▶ [INFORMATION GIVEN]
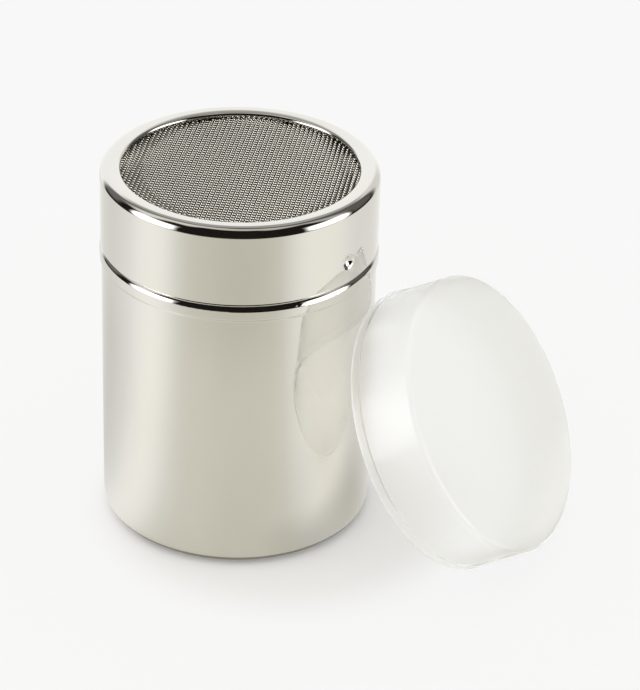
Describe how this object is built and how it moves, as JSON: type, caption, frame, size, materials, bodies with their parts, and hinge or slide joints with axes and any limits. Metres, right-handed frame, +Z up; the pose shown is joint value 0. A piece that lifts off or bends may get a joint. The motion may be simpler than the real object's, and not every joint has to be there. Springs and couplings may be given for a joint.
{
  "type": "mesh-top shaker",
  "caption": "Polished steel shaker jar with a bayonet cap that clamps a woven wire sieve, and a translucent push-fit cover, which is off and leans against the jar.",
  "frame": {"origin": "centre of the jar's base, on the surface it stands on", "axes": "+Z up along the jar's axis; -Y is the front, and the leaning cover is at +X"},
  "size_m": [0.1224, 0.0907, 0.0967],
  "materials": {
    "polished_steel": "mirror-polished stainless steel",
    "ring_steel": "plain pressed stainless steel",
    "sieve_wire": "drawn stainless steel wire, plain weave",
    "frosted_plastic": "translucent moulded polypropylene"
  },
  "bodies": {
    "jar": {"jar_body": "polished_steel"},
    "sieve": {"sieve_ring": "ring_steel", "sieve_warp": "sieve_wire", "sieve_weft": "sieve_wire"},
    "cap": {"cap_shell": "polished_steel"},
    "cover": {"snap_cover": "frosted_plastic"}
  },
  "joints": [
    {"name": "cap_lift", "type": "slide", "parent": "jar", "child": "sieve", "axis": [0, 0, 1], "range_m": [0, 0.045]},
    {"name": "cap_turn", "type": "hinge", "parent": "sieve", "child": "cap", "pos_m": [0, 0, 0.0816], "axis": [0, 0, 1], "range_deg": [-35, 0]},
    {"name": "cover_slide", "type": "slide", "parent": "jar", "child": "cover", "axis": [0.915, -0.4035, 0], "range_m": [0, 0.06]}
  ]
}
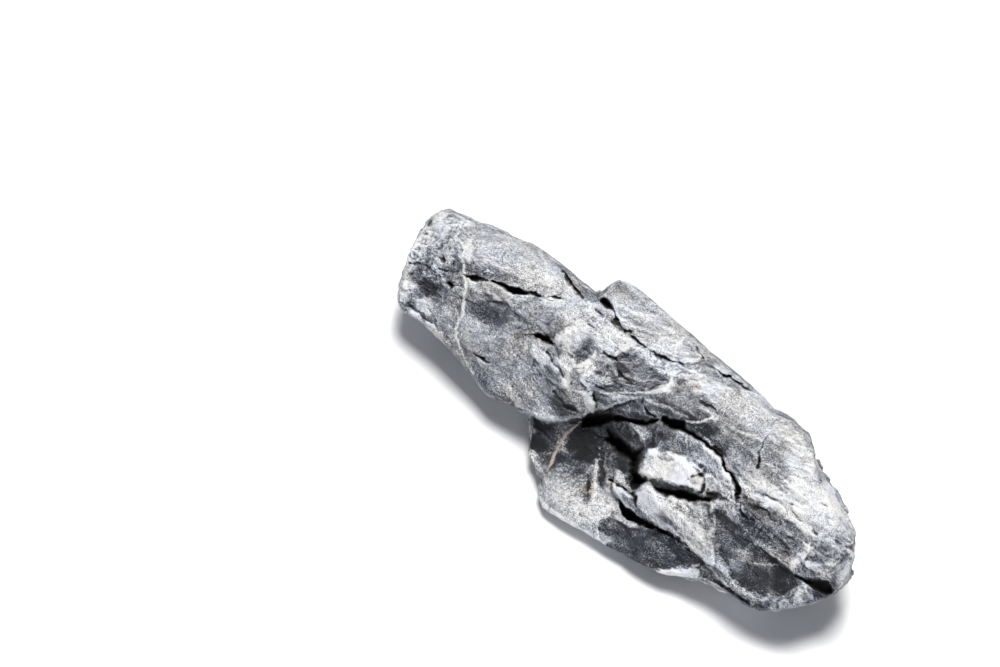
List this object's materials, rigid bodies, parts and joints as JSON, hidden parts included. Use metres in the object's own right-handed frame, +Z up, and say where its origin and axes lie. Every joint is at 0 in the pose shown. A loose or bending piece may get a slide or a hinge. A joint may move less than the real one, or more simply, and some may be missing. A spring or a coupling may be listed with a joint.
{
  "type": "seiryu stone",
  "caption": "Long weathered grey limestone piece with cracks, hollows, ledges and white calcite veins, lying on its back; hardscape rock for an aquarium or a garden layout.",
  "frame": {"origin": "centre of the bounding box in plan, on the surface the stone lies on", "axes": "+X along the stone towards its rounded nose, +Z up, the detailed face looking up and towards +X, -Y"},
  "size_m": [0.2444, 0.0888, 0.0662],
  "materials": {
    "stone": "rough weathered grey limestone with white and cream calcite veins and brown stains"
  },
  "bodies": {
    "root": {"stone": "stone"}
  },
  "joints": []
}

▶ [GOAL OF THE EXERCISE]
Write out the listing once more, matching it exactly.

▶ [RESPONSE FOR THIS EXERCISE]
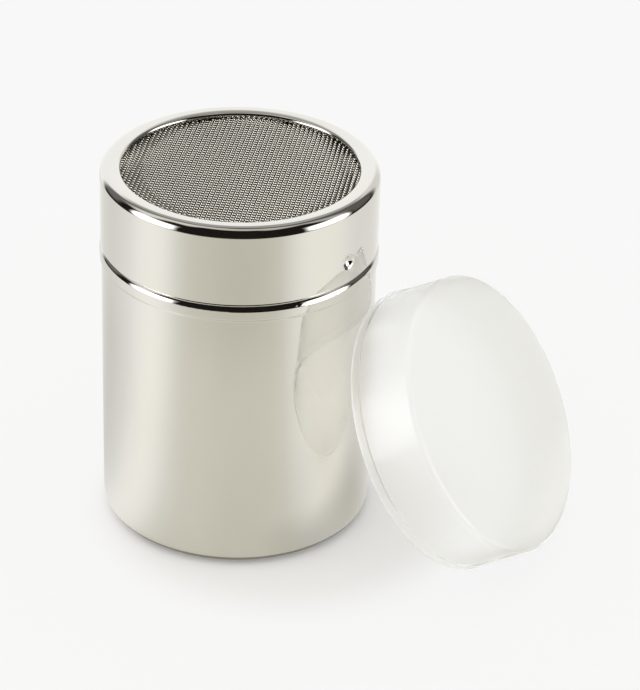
Describe how this object is built and how it moves, as JSON: type, caption, frame, size, materials, bodies with their parts, and hinge or slide joints with axes and any limits. Metres, right-handed frame, +Z up; the pose shown is joint value 0. A piece that lifts off or bends may get a joint. The motion may be simpler than the real object's, and not every joint has to be there. Springs and couplings may be given for a joint.
{
  "type": "mesh-top shaker",
  "caption": "Polished steel shaker jar with a bayonet cap that clamps a woven wire sieve, and a translucent push-fit cover, which is off and leans against the jar.",
  "frame": {"origin": "centre of the jar's base, on the surface it stands on", "axes": "+Z up along the jar's axis; -Y is the front, and the leaning cover is at +X"},
  "size_m": [0.1224, 0.0907, 0.0967],
  "materials": {
    "polished_steel": "mirror-polished stainless steel",
    "ring_steel": "plain pressed stainless steel",
    "sieve_wire": "drawn stainless steel wire, plain weave",
    "frosted_plastic": "translucent moulded polypropylene"
  },
  "bodies": {
    "jar": {"jar_body": "polished_steel"},
    "sieve": {"sieve_ring": "ring_steel", "sieve_warp": "sieve_wire", "sieve_weft": "sieve_wire"},
    "cap": {"cap_shell": "polished_steel"},
    "cover": {"snap_cover": "frosted_plastic"}
  },
  "joints": [
    {"name": "cap_lift", "type": "slide", "parent": "jar", "child": "sieve", "axis": [0, 0, 1], "range_m": [0, 0.045]},
    {"name": "cap_turn", "type": "hinge", "parent": "sieve", "child": "cap", "pos_m": [0, 0, 0.0816], "axis": [0, 0, 1], "range_deg": [-35, 0]},
    {"name": "cover_slide", "type": "slide", "parent": "jar", "child": "cover", "axis": [0.915, -0.4035, 0], "range_m": [0, 0.06]}
  ]
}
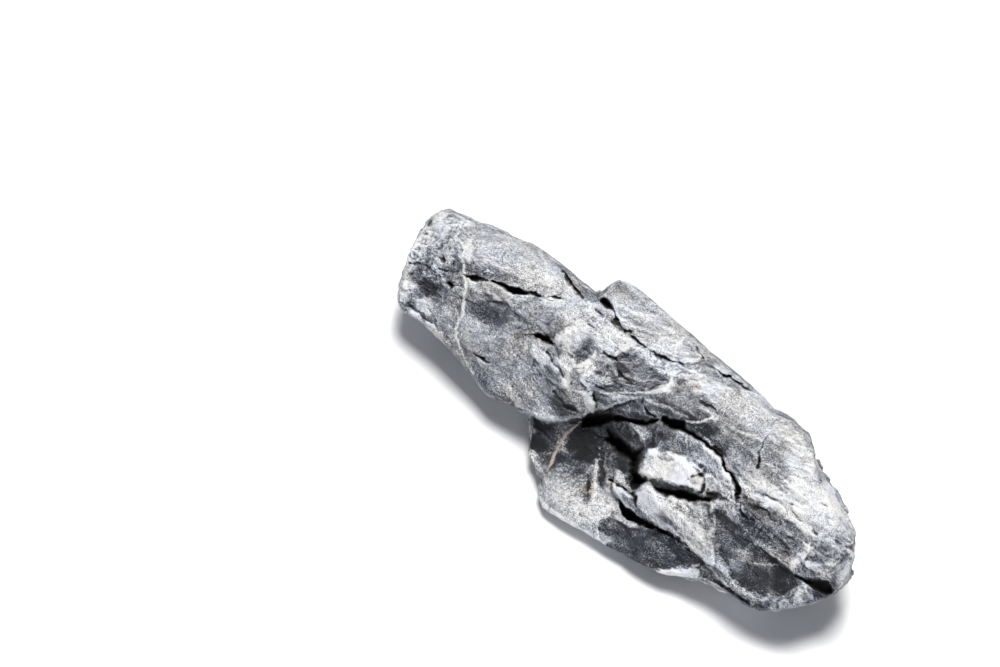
List this object's materials, rigid bodies, parts and joints as JSON, hidden parts included. Use metres in the object's own right-handed frame, +Z up, and say where its origin and axes lie. Every joint is at 0 in the pose shown. A loose or bending piece may get a slide or a hinge. A joint may move less than the real one, or more simply, and some may be missing. A spring or a coupling may be listed with a joint.
{
  "type": "seiryu stone",
  "caption": "Long weathered grey limestone piece with cracks, hollows, ledges and white calcite veins, lying on its back; hardscape rock for an aquarium or a garden layout.",
  "frame": {"origin": "centre of the bounding box in plan, on the surface the stone lies on", "axes": "+X along the stone towards its rounded nose, +Z up, the detailed face looking up and towards +X, -Y"},
  "size_m": [0.2444, 0.0888, 0.0662],
  "materials": {
    "stone": "rough weathered grey limestone with white and cream calcite veins and brown stains"
  },
  "bodies": {
    "root": {"stone": "stone"}
  },
  "joints": []
}